A: Our view is not stupidly focused on sales growth and profit making alone. We have a wider view and want to see many departments of art, music, and literature in our workplace. For this we have an academy where we offer, not only to our employees, but the public as well, lecturers from famous authors. We have for our younger employees rock and pop concerts. For the older ones we have classical music.
We also have a collection of art. That is an area I am passionate about. We have so far over 15,000 pieces in our company collection. This we showcase at different museums and art cabinets. Such activities I believe bring about motivation to my staff.
Q: Focusing on Sri Lanka, Würth just completed 15 years. How has the performance been?
A: The company was always profitable and our team here is doing an excellent job. Someone as old as myself, who is in the business for over 65 years, is quick to note what is going on in a business.
I observe that the employees are happy being with Würth and that is important for me. This, I believe, is a good basis for further growth.
Q: What is unique about the Sri Lankan market?
A: The advantage for us is that we are offering top quality products. We have over 150 engineers in research and development so we are constantly inventing new products. This is well appreciated.
Q: Are there any barriers that you face when catering to the Sri Lankan market?
A: My understanding is that we have no problem when importing our products into the country. When there is an order for a product that is not in stock, Würth makes the product available within seven days. That is not bad when you take into consideration the distance, customs procedure, and other formalities.
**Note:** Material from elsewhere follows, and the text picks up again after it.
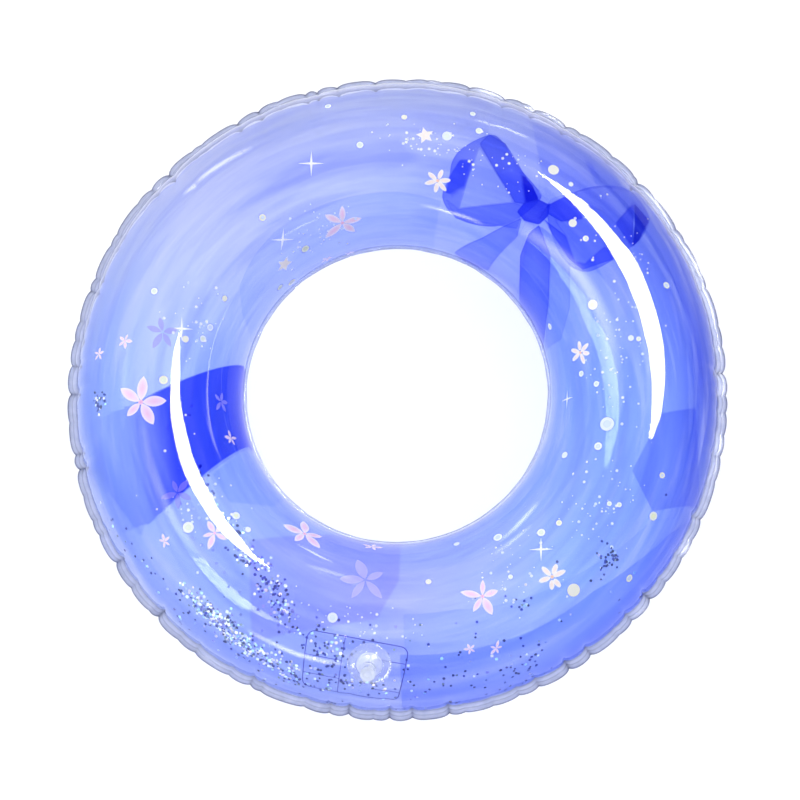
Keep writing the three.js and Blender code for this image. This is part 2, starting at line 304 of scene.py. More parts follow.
def film_point(azimuth, lean, lift=0.0, side=1):
    """Point on the upper (side 1) or lower (side -1) film, lifted off it; angles in radians."""
    azimuth, lean = np.broadcast_arrays(np.asarray(azimuth, float), np.asarray(lean, float))
    distance = np.maximum(TUBE_R * (np.pi / 2 - lean), 0)
    out = TUBE_R + lift - pucker(azimuth, distance)
    height = out * np.cos(lean)
    z = MID_Z + side * height + seam_wave(azimuth) * np.exp(-distance / SEAM_FADE)
    if side < 0:
        z = np.maximum(z, 0.0)
    return round_axis(CENTRE_R + out * np.sin(lean), azimuth, z)


def outward(azimuth, lean):
    """Direction straight out of the tube."""
    return np.array([math.sin(lean) * math.cos(azimuth), math.sin(lean) * math.sin(azimuth), math.cos(lean)])


def ring_azimuths(steps):
    """Azimuths with a row on every crease."""
    stretches = zip(CREASE_STOPS[:-1], CREASE_STOPS[1:])
    return np.concatenate([np.linspace(a, b, steps, endpoint=False) for a, b in stretches])


# ---------------------------------------------------------------- print on the film
PALETTE_AZIMUTHS = (-180, -135, -90, -45, 0, 45, 90, 135)
PALETTE = (  # lean, and the colour at each azimuth
    (-65, ("94acf8", "a2b6f8", "a8bafc", "a4bffe", "98b8fc", "94acfb", "bac6fd", "bcc8fd")),
    (-25, ("a6c0fb", "b0c4fa", "c8ccfe", "b4cafd", "9ab8fb", "a2b6fb", "b8c4fb", "c4ccfe")),
    (0, ("c4d2fd", "aec2fa", "b4bffa", "acc6fe", "9ab6fc", "8c9efa", "c0caf9", "c8cefc")),
    (25, ("aec6fc", "acc0fa", "b2bcf6", "aac4fe", "94aefc", "7a8ef8", "c2caf8", "c8cffb")),
    (55, ("94b2fc", "a4b8fa", "a6b4f4", "8ca6fa", "3c58e2", "5e70e8", "bec6f2", "c4caf4")),
    (80, ("a4b8f6", "98aef4", "8c9cee", "5a76ee", "4e68cc", "7484cc", "b6bfec", "bcc4ee")),
)


def base_print(azimuth, lean):
    """Smooth background colour of the print."""
    stops = np.radians(PALETTE_AZIMUTHS + (180,))
    place = half_turn(azimuth)
    rows = []
    for _, codes in PALETTE:
        colours = np.array([linear(code) for code in codes + codes[:1]])
        rows.append(np.stack([np.interp(place, stops, colours[:, c]) for c in range(3)], -1))
    leans = np.radians([row[0] for row in PALETTE])
    place = np.interp(lean, leans, np.arange(len(leans)))
    index = np.clip(place.astype(int), 0, len(leans) - 2)
    share = (place - index)[..., None]
    rows = np.array(rows)
    columns = np.arange(len(index))
    return rows[index, columns] * (1 - share) + rows[index + 1, columns] * share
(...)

Q: Are there any plans for expansion in terms of the product portfolio offered in Sri Lanka?
A: In Sri Lanka we don’t have all the 100,000 products that we offer in other markets. We plan on introducing a few more products to the Sri Lankan market.
Q: What is your message to the entrepreneurs for Sri Lanka?
A: Regardless in which field or country you are in, if you want to be an entrepreneur, it is imperative to be optimistic, diligent, intelligent, and have a realistic view of situations.